== Listed entries ==
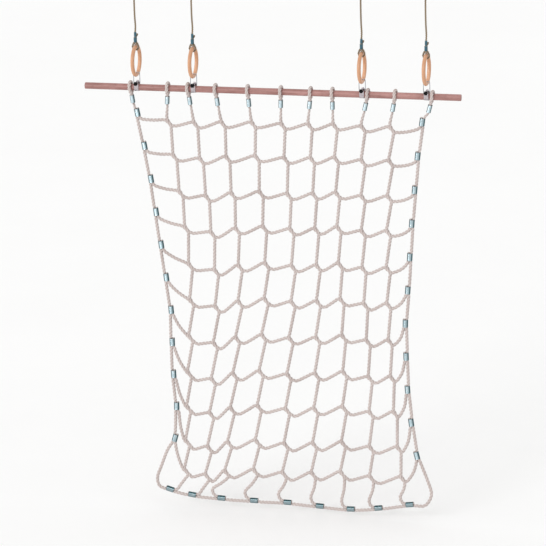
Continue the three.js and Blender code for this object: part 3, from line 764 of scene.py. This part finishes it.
# ---------- rings, links, straps and knobs
RING_POINTS, RING_SIDES = 120, 32
LINK_CORNER_POINTS, LINK_STEP, LINK_SIDES = 8, 2.5, 14
WELD_BELOW, WELD_LONG, WELD_HIGH = 6, 2.4, 0.55  # under the middle of the link's right side
ARC_POINTS = 33  # round the bar, on each face of a strap
STRAP_EDGE, HEAD_EDGE = 0.7, 0.7
STRAP_AIR = 0.35  # between a strap and the bolt's head or the washer
HEAD_ACROSS, HEAD_HIGH = 15, 5.5
SHANK_IN = 1  # the shank starts this far behind the strap
SHANK_SIDES, WASHER_SIDES, KNOB_SIDES = 24, 40, 96
# Along the bolt, and the radius there. The washer's section is a closed one.
SHANK = [(0, BOLT_RADIUS), (69.5, BOLT_RADIUS), (71, 3)]
WASHER = [(0, 4.4), (0, 10.6), (0.4, 11), (1.2, 11), (1.6, 10.6), (1.6, 4.4)]
KNOB_LOBES = 6
# Height, radius and depth of the lobes, from the knob's foot round its grip to the dish in its face.
KNOB_PROFILE = [(0, 4.6, 0), (0, 9, 0), (0.5, 9.5, 0), (4, 9.5, 0), (5, 11.5, 0.5), (6, 14, 1)]
KNOB_PROFILE += [(7.5, 14.5, 1.1), (14, 14.5, 1.1), (16, 14, 1), (17.3, 12.6, 0.8), (18, 10, 0.5)]
KNOB_PROFILE += [(17.8, 7, 0.3), (17.2, 5, 0), (17, 2, 0)]


def build_ring(k, x):
    turn = round_angles(RING_POINTS)
    line = np.column_stack([0 * turn + x, RING_RADIUS * np.cos(turn), RING_Z + RING_RADIUS * np.sin(turn)])
    name = f"wooden_ring_{k}"
    radii = np.full(RING_SIDES, RING_WOOD)
    mesh = tube_mesh(name, line, radii, round_angles(RING_SIDES), 0, "ring_wood", closed=True)
    add_piece(name, mesh, f"hanger_{k}", [f"ring_{k}"])


def build_link(k, x):
    middle = (LINK_LOW + LINK_HIGH) / 2
    outline = rounded_rectangle(LINK_HALF, (LINK_HIGH - LINK_LOW) / 2, LINK_CORNER, LINK_CORNER_POINTS)
    line = smooth([(x + px, 0, middle + pz) for px, pz in outline], LINK_STEP, closed=True)[:-1]
    radii = np.full((len(line), LINK_SIDES), LINK_WIRE)
    off_weld = np.abs(line[:, 2] - middle + WELD_BELOW)
    weld = WELD_HIGH * np.exp(-((off_weld / WELD_LONG) ** 2))
    radii += np.where(line[:, 0] < x, 0, weld)[:, None]
    name = f"wire_link_{k}"
    mesh = tube_mesh(name, line, radii, round_angles(LINK_SIDES), 0, "steel_wire", closed=True)
    add_piece(name, mesh, "bar_set", [f"link_{k}"])


def build_strap(k, x):
    """A bent strap round the bar's underside, with two ears above it that narrow upwards."""
    ears = [(STRAP_OUTER, EAR_FOOT), (STRAP_OUTER, STRAP_TOP)]
    ears += [(STRAP_INNER, STRAP_TOP), (STRAP_INNER, EAR_FOOT)]
    outline = [*ears, *circle(STRAP_INNER, ARC_POINTS, 0, -math.pi)]
    outline += [(-y, z) for y, z in reversed(ears)]
    outline += circle(STRAP_OUTER, ARC_POINTS, -math.pi, 0)
    band = bevelled(f"strap_band_{k}", outline, STRAP_WIDTH, "chromed_strap", STRAP_EDGE)
    middle = STRAP_WIDTH * MM / 2
    for vertex in band.vertices:
        share = np.clip((vertex.co.y / MM - EAR_FOOT) / (STRAP_TOP - EAR_FOOT), 0, 1)
        vertex.co.z = middle + (vertex.co.z - middle) * (1 - (1 - EAR_SHARE) * share)
    mesh = placed(band, x - STRAP_WIDTH / 2, 0, BAR_Z, TO_SIDE)
    add_piece(f"strap_band_{k}", mesh, "bar_set", [f"strap_{k}"])


def hexagon(across):
    return circle(across / math.sqrt(3), 6)


def build_bolt(k, x):
    head = bevelled(f"bolt_head_{k}", hexagon(HEAD_ACROSS), HEAD_HIGH, "steel_fitting", HEAD_EDGE)
    mesh = placed(head, x, STRAP_OUTER + STRAP_AIR + HEAD_HIGH, BOLT_Z, TO_FRONT)
    add_piece(f"bolt_head_{k}", mesh, "bar_set", [f"bolt_{k}"])
    shank = turned(f"bolt_shank_{k}", SHANK, SHANK_SIDES, "steel_fitting")
    mesh = placed(shank, x, STRAP_OUTER + SHANK_IN, BOLT_Z, TO_FRONT)
    add_piece(f"bolt_shank_{k}", mesh, "bar_set")
    ring = turned(f"flat_washer_{k}", WASHER, WASHER_SIDES, "steel_fitting", hollow=True)
    mesh = placed(ring, x, -STRAP_OUTER - STRAP_AIR, BOLT_Z, TO_FRONT)
    add_piece(f"flat_washer_{k}", mesh, f"washer_{k}", [f"washer_{k}"])


def build_knob(k, x):
    """A star knob with six soft lobes, a domed face and a shallow dish in its middle."""
    angle = round_angles(KNOB_SIDES)
    rings = []
    for z, radius, lobe in KNOB_PROFILE:
        reach = radius + lobe * np.cos(KNOB_LOBES * angle)
        flat = np.full(KNOB_SIDES, float(z))
        rings.append(np.column_stack([reach * np.cos(angle), reach * np.sin(angle), flat]))
    star = stacked(f"star_knob_{k}", rings, "black_knob", KNOB_SHARP)
    mesh = placed(star, x, KNOB_BACK, BOLT_Z, TO_FRONT)
    add_piece(f"star_knob_{k}", mesh, f"knob_{k}", [f"knob_{k}"])


BAR_RINGS, BAR_SIDES = 120, 64
BAR_EDGE, BAR_EDGE_FALL = (0, 0.8, 1.8, 3.2), 2.2  # how far in from an end, and how far it is rounded off


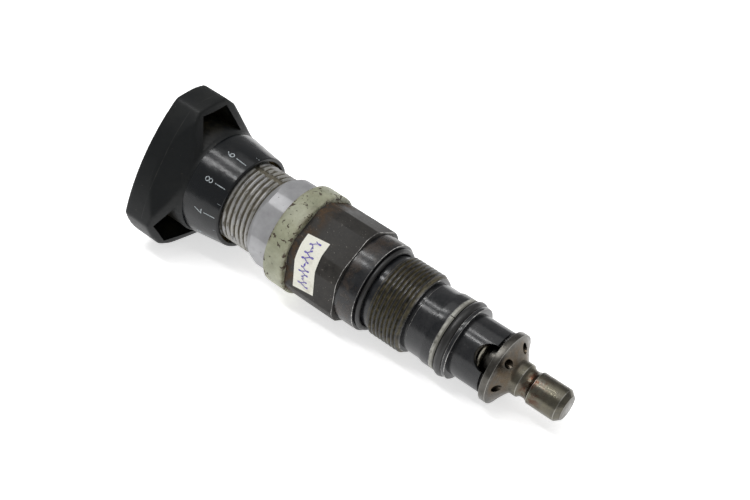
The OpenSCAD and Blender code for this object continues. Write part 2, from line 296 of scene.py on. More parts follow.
knob_thread = wind_thread(
    BUSH_BACK, -45.0, KNOB_CREST, KNOB_ROOT, KNOB_PITCH, crest_x=-46.4, crest_angle=130, lead=knob_lead,
)

# %% Press the slot
SLOT_TURN = 81.4
SLOT_HALF_WIDTH = 1.1
DIRT_R, LUMP_HEIGHT = 13.55, 0.45
slot_turn = Matrix.Rotation(math.radians(SLOT_TURN), 3, "X")
slot_out = slot_turn @ Vector((0, 1, 0))
slot_side = slot_turn @ Vector((0, 0, 1))
for offset in (-1.2, -1.02, -0.5, 0, 0.5, 1.02, 1.2):
    near = [f for f in knob_thread.faces if f.calc_center_median().dot(slot_out) > 12 * MM]
    reach = {v for f in near for v in f.verts}
    lines = {e for f in near for e in f.edges}
    bmesh.ops.bisect_plane(
        knob_thread, geom=list(reach) + list(lines) + near, dist=1e-7,
        plane_co=slot_side * offset * MM, plane_no=slot_side,
    )
dirt = knob_thread.verts.layers.float.new("slot_dirt")
for v in knob_thread.verts:
    side, out = v.co.dot(slot_side), v.co.dot(slot_out)
    if abs(side) < SLOT_HALF_WIDTH * MM and out > 0:
        lump = noise.noise(v.co * 900) * 0.35 + 0.3 * math.cos(2 * math.pi * v.co.x / (KNOB_PITCH * MM))
        v.co += slot_out * ((DIRT_R + LUMP_HEIGHT * lump) * MM - out)
        v[dirt] = 1.0
bush = join(bush, knob_thread)
guide_bush = make_piece("guide_bush_turned", bush, "valve", ["guide_bush"])

# %% [markdown]
# ## The lock ring
# The ring between bush and body is painted, so its edges are soft and its surface is a little uneven.

# %% Turn the ring
ring = turn_profile([(-34.95, 12), (-34.95, 18), (-27.05, 18), (-27.05, 12)], steps=160)
break_edges(ring, 0.55, segments=4)
bmesh.ops.subdivide_edges(
    ring, edges=[e for e in ring.edges if e.calc_length() > 5 * MM], cuts=8, use_grid_fill=True
)
for v in ring.verts:
    out = Vector((0, v.co.y, v.co.z)).normalized()
    v.co += out * noise.noise(v.co * 160) * 0.05 * MM
lock_ring = make_piece("lock_ring_painted", ring, "valve", ["lock_ring"], crease=50)

# %% [markdown]
# ## The poppet
# The poppet carries the disc, six small holes, the stem and the damping spool. It is turned as one
# solid, and its holes are drilled with six cylinders in one boolean.

# %% Turn and drill the poppet
HOLE_COUNT, HOLE_R, HOLE_CIRCLE_R = 6, 1.45, 8.6
poppet_profile = [
    (36.5, 0), (36.5, 4.4), (36.9, 4.8), (42.9, 4.8), (42.9, 6.9), (45.9, 6.9), (45.9, 12), (48.15, 12),
    (48.3, 11.1), (51.4, 6.4), (52.0, 5.75), (52.5, 5.55), (54.5, 5.55), (54.8, 5.3), (55.3, 4.85),
    (56, 4.62), (56.9, 4.62), (57.6, 4.85), (58.1, 5.2), (58.4, 5.45), (67.9, 5.45), (69.6, 4), (69.6, 0),
]
poppet = turn_profile(poppet_profile, steps=128, ring=False)
break_edges(poppet, 0.14, sharper_than=25)
drills = bmesh.new()
for n in range(HOLE_COUNT):
    beta = math.radians(120 + 360 / HOLE_COUNT * n)
    out = Vector((0, math.cos(beta), math.sin(beta))) * HOLE_CIRCLE_R
    spot = Matrix.Translation((Vector((49, 0, 0)) + out) * MM)
    bmesh.ops.create_cone(
        drills, cap_ends=True, segments=40, radius1=HOLE_R * MM, radius2=HOLE_R * MM, depth=9 * MM,
        matrix=spot @ Matrix.Rotation(math.radians(90), 4, "Y"),
    )
poppet = make_piece("poppet_turned", carve(poppet, drills), "poppet_slide", ["poppet"])

# %% [markdown]
# ## The main spring
# The wire is a circle that is spun with a step along the axis, three times over: one closed turn, eleven
# open ones, and one closed turn again. The spring is held between the plate and the poppet, and both can
# move, so it is cut in two at a plane that stays where it is. The half behind that plane rides on the valve
# body, and the half in front of it is given no body.

# %% Wind the spring
SPRING_LENGTH = 53.4 - 2.04
CLOSED_RISE = 2.06
OPEN_TURNS = 11
SPRING_STEPS = 48
open_rise = (SPRING_LENGTH - 2 * CLOSED_RISE) / OPEN_TURNS
spring = bmesh.new()
wire = bmesh.ops.create_circle(
    spring, cap_ends=False, segments=16, radius=1.0 * MM,
    matrix=Matrix.Rotation(math.radians(47.5), 4, "X") @ Matrix.Translation((-9.48 * MM, 6.1 * MM, 0)),
)["verts"]
end = wire + list({e for v in wire for e in v.link_edges})
for turns, rise in ((1, CLOSED_RISE), (OPEN_TURNS, open_rise), (1, CLOSED_RISE)):
    end = bmesh.ops.spin(
        spring, geom=end, cent=(0, 0, 0), axis=(1, 0, 0), angle=2 * math.pi * turns,
        steps=SPRING_STEPS * turns, dvec=(rise * MM / SPRING_STEPS, 0, 0),
    )["geom_last"]
bmesh.ops.remove_doubles(spring, verts=spring.verts[:], dist=1e-7)
bmesh.ops.holes_fill(spring, edges=spring.edges[:], sides=0)
bmesh.ops.recalc_face_normals(spring, faces=spring.faces[:])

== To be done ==
Scan the records above for the string "Blender", then select every line that holds it.

== Output for this task ==
Continue the three.js and Blender code for this object: part 3, from line 764 of scene.py. This part finishes it.
The OpenSCAD and Blender code for this object continues. Write part 2, from line 296 of scene.py on. More parts follow.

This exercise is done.